We thought everything was going to be great, but the one that had all that stress had Trisomy 18. She was not even going to be compatible [with life]; we just knew it from then on. She lived for three days, and on the 16
th
, we had to let her go. I didn’t want her to go alone, so out of, I don’t know what it was. It was like a calling for me to be there for the baby. They had to unplug her. I told [the psychologist], “I want to be there; the parents are not here yet. They can’t just let her go. She needs some kind of dignity to leave this world.” So I held her, and they gave me the little quilt to hold her in. She was so cute, just like a little doll, so tiny. [The psychologist] told me I didn’t have to do that. It’s not part of the contract. There she goes with all the papers. I said, “You know what? This is just, it’s my duty to do it, because I carried this child. I want to be there to say good-bye to her.” It was one of the hardest things I ever did. I’d never seen something like that in my life, to let go of a child like that, to just let it go. I just cried and cried.

Rosa continued to stay in touch with the recipients, and the first time they saw each other after the birth was during a layover on their next trip to the United States.
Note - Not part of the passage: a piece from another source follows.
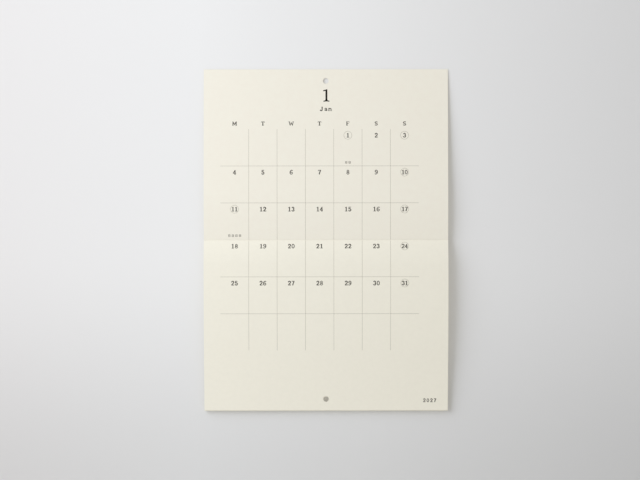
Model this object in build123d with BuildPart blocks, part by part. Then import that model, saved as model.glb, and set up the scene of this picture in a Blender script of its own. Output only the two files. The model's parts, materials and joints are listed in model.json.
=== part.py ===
from build123d import *
from math import sqrt
import os

# A wall calendar: folded sheets stapled through one horizontal fold, hung open at its
# first spread. The front cover leaf stands above the fold and hangs on its hole. Every
# other leaf hangs below the fold as one block.
# Millimetres. +X is right, +Y runs to the wall, +Z is up, and the origin is the middle
# of the hanging hole.

# Paper: each half of an open sheet is one landscape page
sheet_width = 300.0
page_height = 210.0
inner_sheets = 6
leaf_thickness = 0.18
cover_thickness = 0.25

# Punched holes, on the centre line of both halves
hole_diameter = 7.0
hole_from_edge = 14.2

# Side view of the upper leaf's front face: straight from its top edge to the bend, then
# one arc down to the fold. Each "out" is a distance from the wall.
top_edge_out = 0.3
upper_bend_height = 60.0
upper_bend_out = 8.7
fold_out = 7.3

# Side view of the block's front face: a tight arc from the fold to the shoulder, a wide
# one to the bend, then straight to the bottom edge
shoulder_depth = 32.0
shoulder_out = 13.75
lower_bend_depth = 140.0
lower_bend_out = 11.0
bottom_edge_out = 5.0

# The folds of the sheets make a rounded spine on top of the block
spine_bulge = 0.5
fold_clearance = 0.15

# Wire staples through the fold
staple_wire = 0.6
staple_crown = 12.0
staple_tip_gap = 3.0
staple_bend = 0.45
staple_spacing = 150.0
staple_clearance = 0.03

# Print: a ruled month grid, thin rings round the rest days and a large month numeral
ink_thickness = 0.05
fold_margin = 1.0
ruling_width = 0.3
cell_width = 34.8
cell_height = 45.3
grid_shift = -7.8
grid_lift = 0.7
columns = 7
rows_on_each_half = 3
first_weekday = 4
ringed_days = (1, 3, 10, 11, 17, 24, 31)
ring_diameter = 10.1
ring_drop = 7.7
numeral_from_edge = 32.2
numeral_shift = 0.8
numeral_height = 15.6
numeral_stem = 2.1
numeral_foot_width = 7.8
numeral_foot_height = 1.3
numeral_flag_reach = 3.4
numeral_flag_drop = 1.5

# Worked out from the sizes above
pages_thickness = 2 * inner_sheets * leaf_thickness
hole_height = page_height - hole_from_edge
wire_radius = staple_wire / 2
leaf_lift = spine_bulge / 2 + cover_thickness + fold_clearance
lean = (upper_bend_out - top_edge_out) / (page_height - upper_bend_height)
hole_out = top_edge_out + lean * hole_from_edge
origin_out = hole_out - cover_thickness / 2 * sqrt(1 + lean**2)


def at(out, height):
    """A point of the side view, from its distance off the wall and height above the fold."""
    return Vector(origin_out - out, height - hole_height)


# Each face line runs from the fold to the free edge, and is tangent all along
fold_point = at(fold_out, 0)
upper_bend = at(upper_bend_out, upper_bend_height)
top_edge = at(top_edge_out, page_height)
shoulder = at(shoulder_out, -shoulder_depth)
lower_bend = at(lower_bend_out, -lower_bend_depth)
bottom_edge = at(bottom_edge_out, -page_height)


def arc_meeting(start, end, end_direction):
    """An arc between two points that ends in a given direction."""
    turned = TangentArc(end, start, tangent=end_direction * -1)
    return ThreePointArc(start, turned @ 0.5, end)


upper_arc = arc_meeting(fold_point, upper_bend, top_edge - upper_bend)
wide_arc = arc_meeting(shoulder, lower_bend, bottom_edge - lower_bend)
tight_arc = arc_meeting(fold_point, shoulder, wide_arc % 0)
upper_face = [upper_arc, Line(upper_bend, top_edge)]
lower_face = [tight_arc, wide_arc, Line(lower_bend, bottom_edge)]


def into(edge, place, depth):
    """A place along an edge of a face line, moved squarely into the paper."""
    along = edge % place
    to_wall = Vector(abs(along.Y), -along.X if along.Y > 0 else along.X)
    return (edge @ place) + to_wall * depth


def paper_layer(face, near, far, start=0.0):
    """The side view of a layer of paper between two depths behind a face line."""
    with BuildSketch() as layer:
        with BuildLine():
            for depth in (near, far):
                for number, edge in enumerate(face):
                    first = start if number == 0 else 0
                    places = [into(edge, place, depth) for place in (first, (first + 1) / 2, 1)]
                    if edge.geom_type == GeomType.LINE:
                        Line(places[0], places[2])
                    else:
                        ThreePointArc(*places)
            Line(into(face[0], start, near), into(face[0], start, far))
            Line(into(face[-1], 1, near), into(face[-1], 1, far))
        make_face()
    return layer.sketch


# Side view of the spine. Its front corner is the bottom of the fold that shows.
spine_front = fold_point
spine_rear = into(tight_arc, 0, pages_thickness)
spine_up = (tight_arc % 0) * -1
spine_top = (spine_front + spine_rear) * 0.5 + spine_up * spine_bulge
spine_arc = ThreePointArc(spine_front, spine_top, spine_rear)


def over_spine(place, height):
    """A point above the spine, at a place from 0 at its front to 1 at its rear."""
    along = spine_arc % place
    return (spine_arc @ place) + Vector(-along.Y, along.X) * height


# Side view of the leaves below the fold
with BuildSketch() as block_side:
    add(paper_layer(lower_face, 0, pages_thickness))
    with BuildLine():
        ThreePointArc(spine_front, spine_top, spine_rear)
        Line(spine_rear, spine_front)
    make_face()

# Side view of the back cover, which runs up the block and over the spine, and ends under
# the upper leaf
wrap_end = cover_thickness / pages_thickness
wrap_middle = (1 + wrap_end) / 2
turn_start = over_spine(1, cover_thickness)
turn_end = into(tight_arc, 0, pages_thickness + cover_thickness)
turn_outward = ((turn_start + turn_end) * 0.5 - spine_rear).normalized()
turn_middle = spine_rear + turn_outward * cover_thickness
wrap_top = over_spine(wrap_middle, cover_thickness)
wrap_front = over_spine(wrap_end, cover_thickness)
with BuildSketch() as back_cover_side:
    add(paper_layer(lower_face, pages_thickness, pages_thickness + cover_thickness))
    with BuildLine():
        Line(spine_rear, turn_end)
        ThreePointArc(turn_end, turn_middle, turn_start)
        ThreePointArc(turn_start, wrap_top, wrap_front)
        Line(wrap_front, over_spine(wrap_end, 0))
        ThreePointArc(over_spine(wrap_end, 0), over_spine(wrap_middle, 0), spine_rear)
    make_face()

# Staples: the crown lies over the spine, the legs go through it, and the tips are turned
# in between the middle pages
crown_height = cover_thickness + wire_radius
clinch_height = -inner_sheets * leaf_thickness - wire_radius
leg_place = staple_crown / 2 - wire_radius
tip_place = staple_tip_gap / 2
staple_places = {"left": -staple_spacing / 2, "right": staple_spacing / 2}


def bent_wire(middle, points, bends, radius):
    """Round wire in the plane of a staple, with heights above the top of the spine."""
    staple_plane = Plane(
        origin=(middle, spine_top.X, spine_top.Y),
        x_dir=(1, 0, 0),
        z_dir=(0, -spine_up.Y, spine_up.X),
    )
    with BuildPart() as wire:
        with BuildLine(staple_plane) as wire_path:
            FilletPolyline(*points, radius=bends)
        with BuildSketch(wire_path.line ^ 0):
            Circle(radius)
        sweep(transition=Transition.RIGHT)
    return wire


staples = {}
channels = []
for side, middle in staple_places.items():
    staple_points = [
        (-tip_place, clinch_height),
        (-leg_place, clinch_height),
        (-leg_place, crown_height),
        (leg_place, crown_height),
        (leg_place, clinch_height),
        (tip_place, clinch_height),
    ]
    staples[side] = bent_wire(middle, staple_points, [0, staple_bend, staple_bend, 0], wire_radius)
    for leg_points in (staple_points[:3], staple_points[:2:-1]):
        channels.append(bent_wire(middle, leg_points, [0], wire_radius + staple_clearance))

# The leaf that stands above the fold and hangs on the wall
with BuildPart() as front_cover:
    with BuildSketch(Plane.YZ):
        add(paper_layer(upper_face, 0, cover_thickness, leaf_lift / upper_arc.length))
    extrude(amount=sheet_width / 2, both=True)
    with Locations(Plane.XZ):
        Hole(hole_diameter / 2)

# The leaves below the fold, shut together as they hang
with BuildPart() as page_block:
    with BuildSketch(Plane.YZ):
        add(block_side.sketch)
    extrude(amount=sheet_width / 2, both=True)
    with BuildSketch(Plane.XZ):
        with Locations((0, -2 * hole_height)):
            Circle(hole_diameter / 2)
    extrude(amount=2 * shoulder_out, both=True, mode=Mode.SUBTRACT)
    for channel in channels:
        add(channel.part, mode=Mode.SUBTRACT)

with BuildPart() as back_cover:
    with BuildSketch(Plane.YZ):
        add(back_cover_side.sketch)
    extrude(amount=sheet_width / 2, both=True)
    with BuildSketch(Plane.XZ):
        with Locations((0, -2 * hole_height)):
            Circle(hole_diameter / 2)
    extrude(amount=2 * shoulder_out, both=True, mode=Mode.SUBTRACT)
    for channel in channels:
        add(channel.part, mode=Mode.SUBTRACT)

# Print: each half of the grid is ruled down to the fold, without a frame round it. Its
# level lines stand a little higher than whole cells from the fold.
grid_height = rows_on_each_half * cell_height
ring_places = {"upper": [], "lower": []}
for day in ringed_days:
    cell = first_weekday + day - 1
    column = cell % columns
    row_top = (rows_on_each_half - cell // columns) * cell_height
    half = "upper" if row_top > 0 else "lower"
    ring_x = grid_shift + (column - (columns - 1) / 2) * cell_width
    ring_places[half].append((ring_x, row_top + grid_lift - ring_drop - hole_height))

numeral_middle = hole_from_edge - numeral_from_edge
numeral_top = numeral_middle + numeral_height / 2
stem_left = numeral_shift - numeral_stem / 2
stem_right = numeral_shift + numeral_stem / 2
flag_end = numeral_shift - numeral_flag_reach
flag_top = numeral_top - numeral_flag_drop
with BuildSketch() as numeral_face:
    with Locations((numeral_shift, numeral_middle)):
        Rectangle(numeral_stem, numeral_height)
    with Locations((numeral_shift, numeral_top - numeral_height + numeral_foot_height / 2)):
        Rectangle(numeral_foot_width, numeral_foot_height)
    with BuildLine():
        Polyline(
            (stem_right, numeral_top),
            (stem_left, numeral_top),
            (flag_end, flag_top),
            (flag_end, flag_top - numeral_foot_height),
            (stem_right, flag_top - numeral_foot_height / 2),
            close=True,
        )
    make_face()


def printed_on(face, artwork):
    """Ink with the outlines of a drawing, lying on a face of the paper."""
    with BuildPart() as ink:
        with BuildSketch(Plane.YZ):
            add(paper_layer(face, -ink_thickness, 0, fold_margin / face[0].length))
        extrude(amount=sheet_width / 2, both=True)
        with BuildSketch(Plane.XZ):
            add(artwork)
        extrude(amount=2 * shoulder_out, both=True, mode=Mode.INTERSECT)
    return ink


printed = {"month_numeral": printed_on(upper_face, numeral_face.sketch)}
for half, face, side in (("upper", upper_face, 1), ("lower", lower_face, -1)):
    with BuildSketch() as ruling:
        with Locations((grid_shift, side * grid_height / 2 + grid_lift - hole_height)):
            with GridLocations(cell_width, 0, columns - 1, 1):
                Rectangle(ruling_width, grid_height)
            with GridLocations(0, cell_height, 1, rows_on_each_half - 1):
                Rectangle(columns * cell_width, ruling_width)
    with BuildSketch() as rings:
        with Locations(*ring_places[half]):
            Circle(ring_diameter / 2)
            Circle(ring_diameter / 2 - ruling_width, mode=Mode.SUBTRACT)
    printed["month_grid_" + half] = printed_on(face, ruling.sketch)
    printed["day_rings_" + half] = printed_on(face, rings.sketch)

# Finished pieces
pieces = {
    "front_cover": front_cover.part,
    "page_block": page_block.part,
    "back_cover": back_cover.part,
}
for side, staple in staples.items():
    pieces["staple_" + side] = staple.part
for name, ink in printed.items():
    pieces[name] = ink.part

os.makedirs("parts", exist_ok=True)
for name, piece in pieces.items():
    piece.label = name
    export_step(piece, "parts/" + name + ".step")
print("fold axis at Y", round(fold_point.X, 4), "Z", round(fold_point.Y, 4))
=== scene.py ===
# %% [markdown]
# # A wall calendar, stapled and hung open
# Folded sheets are stapled through one fold and hung open on a wall. The cover leaf stands
# above the fold and hangs on its punched hole, and every other leaf hangs below it. The
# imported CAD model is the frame: it gives the bodies that move, and the places that all
# the pieces here have to keep. Lengths are written in millimetres, as a printer would
# give them, and times one named value they are the metres that Blender works in.

# %% Load the frame
import json
from math import cos, pi, radians, sin, sqrt

import bpy
import numpy as np
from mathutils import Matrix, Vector
from mathutils.geometry import delaunay_2d_cdt

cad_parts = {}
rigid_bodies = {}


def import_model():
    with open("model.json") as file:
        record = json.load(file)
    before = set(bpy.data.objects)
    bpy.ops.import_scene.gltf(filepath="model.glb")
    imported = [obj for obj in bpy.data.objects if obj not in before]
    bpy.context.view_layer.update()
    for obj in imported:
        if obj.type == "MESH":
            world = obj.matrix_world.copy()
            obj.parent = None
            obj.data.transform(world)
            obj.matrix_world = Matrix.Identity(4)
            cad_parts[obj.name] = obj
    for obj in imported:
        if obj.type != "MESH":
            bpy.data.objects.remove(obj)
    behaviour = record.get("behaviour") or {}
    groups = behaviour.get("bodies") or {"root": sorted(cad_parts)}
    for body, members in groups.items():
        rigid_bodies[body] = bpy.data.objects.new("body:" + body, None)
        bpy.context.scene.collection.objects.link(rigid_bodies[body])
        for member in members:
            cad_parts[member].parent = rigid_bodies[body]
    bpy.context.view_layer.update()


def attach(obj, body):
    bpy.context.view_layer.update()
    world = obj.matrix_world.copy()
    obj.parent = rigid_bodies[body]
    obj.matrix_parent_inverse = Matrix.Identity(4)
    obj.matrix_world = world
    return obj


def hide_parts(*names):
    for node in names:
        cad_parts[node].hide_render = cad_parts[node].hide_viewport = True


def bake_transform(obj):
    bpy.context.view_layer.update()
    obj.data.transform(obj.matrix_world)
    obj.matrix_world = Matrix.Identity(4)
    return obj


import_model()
millimetre = 0.001

# %% [markdown]
# ## The paper, seen from the side
# Paper bends one way at a time, so a side view says all about its shape. The upper leaf is
# straight from its top edge to a bend and then one arc down to the fold. The block below
# stands off the wall in a tight arc, then a wide one, then hangs straight. Each line is
# kept as points with the length of paper that leads to them, so anything that is drawn
# flat can be laid on it without stretching. Distances off the wall are called out, and
# heights are taken from the fold.

# %% Sizes of the sheets and of their bow
sheet_width = 300.0
page_height = 210.0
inner_sheets = 6
leaf_thickness = 0.18
cover_thickness = 0.25
hole_radius = 3.5
hole_from_edge = 14.2

top_edge_out = 0.3
upper_bend_height, upper_bend_out = 60.0, 8.7
fold_out = 7.3
shoulder_height, shoulder_out = -32.0, 13.75
lower_bend_height, lower_bend_out = -140.0, 11.0
bottom_edge_out = 5.0
rear_tail = 6.0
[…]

Their surviving daughter had just had her first birthday, and when I asked how it was to see her again, Rosa said, “I wanted to hug her! [
laughs
] I was just like, ‘Oh my God, I finally get to hold her again.’ The last time I held her was when she was newborn. She was already trying to walk, and my reaction is just like wow, so fast, she’s already walking. It just grabs you. It just tugs at your heart to know that that little child was in me and to know that they finally have a child. It’s just, it’s a good feeling.”

As an egg donor, Rosa downplayed her genetic connection and emphasized the recipient’s gestational connection, noting the importance of being able to carry the pregnancy and give birth. As a surrogate, she downplayed her own gestational connection in favor of emphasizing the recipient’s genetic connection, identifying the little girl as “their child.”
9
Even in her description of the traumatic birth scene, the recipients are “the parents.” Indeed, the only time Rosa used familial language to describe her relationships in this realm was in reference to the surrogacy recipient, with whom she felt “kind of like a kinship, because I guess she’s always going to see me as a person that helped her have a child, and I’m always going to see her like the lady that I helped, so it’s reciprocal.”